The intensive implementation of currently available tools to fight malaria can achieve a drastic reduction in disease burden, but is not enough to interrupt its transmission. This is the main conclusion reached by the Mozambican Alliance Towards Elimination of Malaria (MALTEM), coordinated by the Barcelona Institute for Global Health (ISGlobal) and the Manhiça Health Research Center (CISM), with the support of the “la Caixa” and Bill & Melinda Gates Foundations, and in collaboration with the Ministry of Health of Mozambique. The MALTEM research team has just published in PLOS Medicine the results from the Magude Project, a three-year intervention in southern Mozambique estimated to have averted almost 40,000 malaria cases and which provides valuable lessons to guide the roadmap towards malaria elimination.
The World Health Organization (WHO) has set a long-term goal: eradicate malaria. To do so, the malaria community must start by generating evidence on the best way to use the available tools and identify new strategies and tools that accelerate the process: from disease control and its elimination, particularly in African countries where tackling transmission has been most challenging, to its total eradication (at a global level).
“The Magude project was designed to evaluate the feasibility of eliminating malaria with the available tools in a region of Mozambique with moderate disease transmission,” explains Pedro Aide, last author of the study and researcher at CISM in Mozambique, one of the 10 countries with the highest malaria burden in the world. “This is critical to understand what can be achieved and what else needs to be done,” he adds.

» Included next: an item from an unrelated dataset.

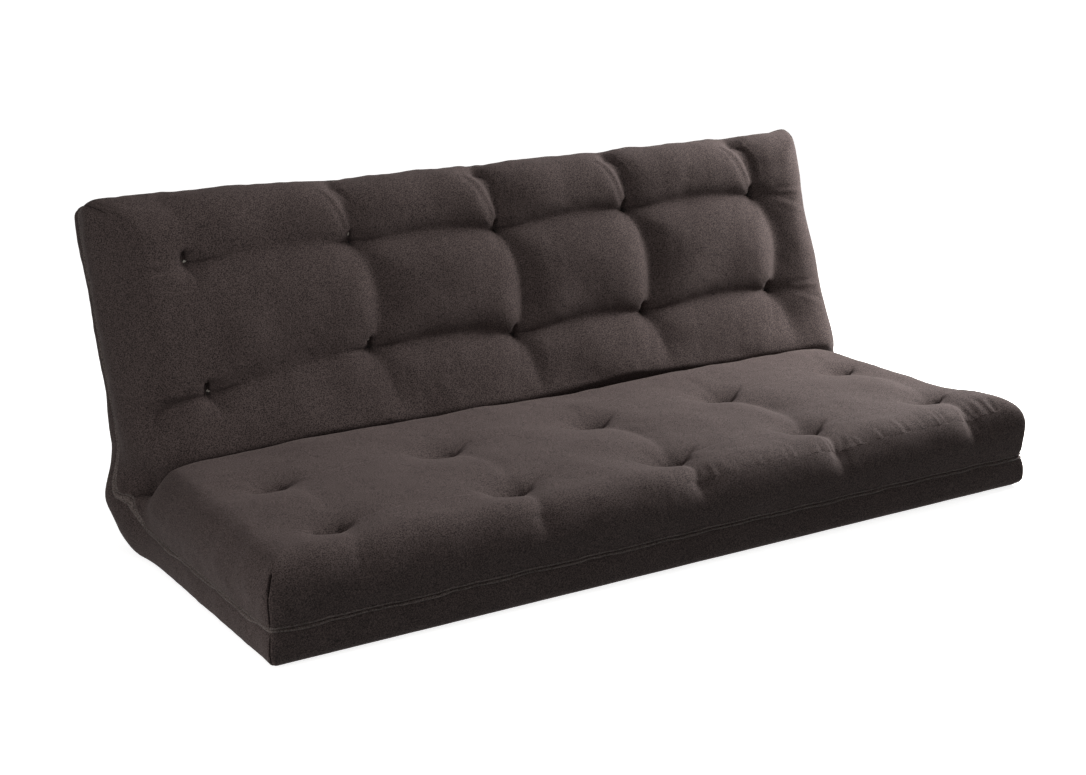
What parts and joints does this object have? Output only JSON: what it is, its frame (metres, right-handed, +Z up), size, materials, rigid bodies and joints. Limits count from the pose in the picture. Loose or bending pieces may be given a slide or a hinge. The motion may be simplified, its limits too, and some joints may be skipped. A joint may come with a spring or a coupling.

The five-year project took place in the Magude district in southern Mozambique, a rural setting where 48,448 people lived in 10,695 households, according to the census performed by the research team in 2015. The objective of the first phase of the project was to reduce disease transmission in order to reach zero cases, while the goal of the second phase was to sustain the gains achieved.
The strategy for the first phase included all prevention and treatment tools that are currently available and recommended by the WHO: continuous detection and treatment of cases, a strengthened epidemiological and entomological surveillance, and two rounds of mass administration of antimalarial drugs to the whole population, during two consecutive years. In parallel, insecticide-treated bednets were distributed and the houses were protected through indoor-residual spray, once a year, in order to fight the mosquito that transmits the disease. During the second phase, the interventions continued but the mass drug administration was replaced by the focal administration of drugs to people living within the households of malaria cases detected by health facilities or community health workers.
A high impact
“At the end of the three-year intervention, the percentage of people infected by the malaria parasite decreased from 9.1% to 1.4%, which means a reduction of almost 85%. This translates in an estimated 39,000 cases of malaria averted,” says Beatriz Galatas, ISGlobal researcher and first author of the study. “The results show that, even if disease transmission was not interrupted, the impact of the first phase was very high and we managed to keep the number of cases at very low levels for at least one year after the last mass drug administration,” explains Francisco Saúte, project director and deputy scientific director at CISM. The impact analysis of the second phase has not been published yet. For Regina Rabinovich, study co-author and director of the Malaria Elimination Initiative at ISGlobal, “the question now is why, despite this drastic reduction, we are failing to interrupt disease transmission, and what are the strategies required to achieve this goal.”
Ariadna Bardolet, director of the International Cooperation Program at “la Caixa” Foundation, says: “This is an extremely valuable project for advancing the fight against malaria, and particularly relevant for the “la Caixa” Foundation, for whom global health remains a priority.”
Philip Welkhoff, Malaria Program Director at the Bill and Melinda Gates Foundation, points out that “these findings unequivocally show that we can increase the number of lives saved by optimally applying the tools we have today, while we develop new ones to address the gap between low and zero transmission. Through partnerships like this one with ISGlobal, CISM and “la Caixa” Foundation, we can turn the corner and ultimately achieve malaria eradication.”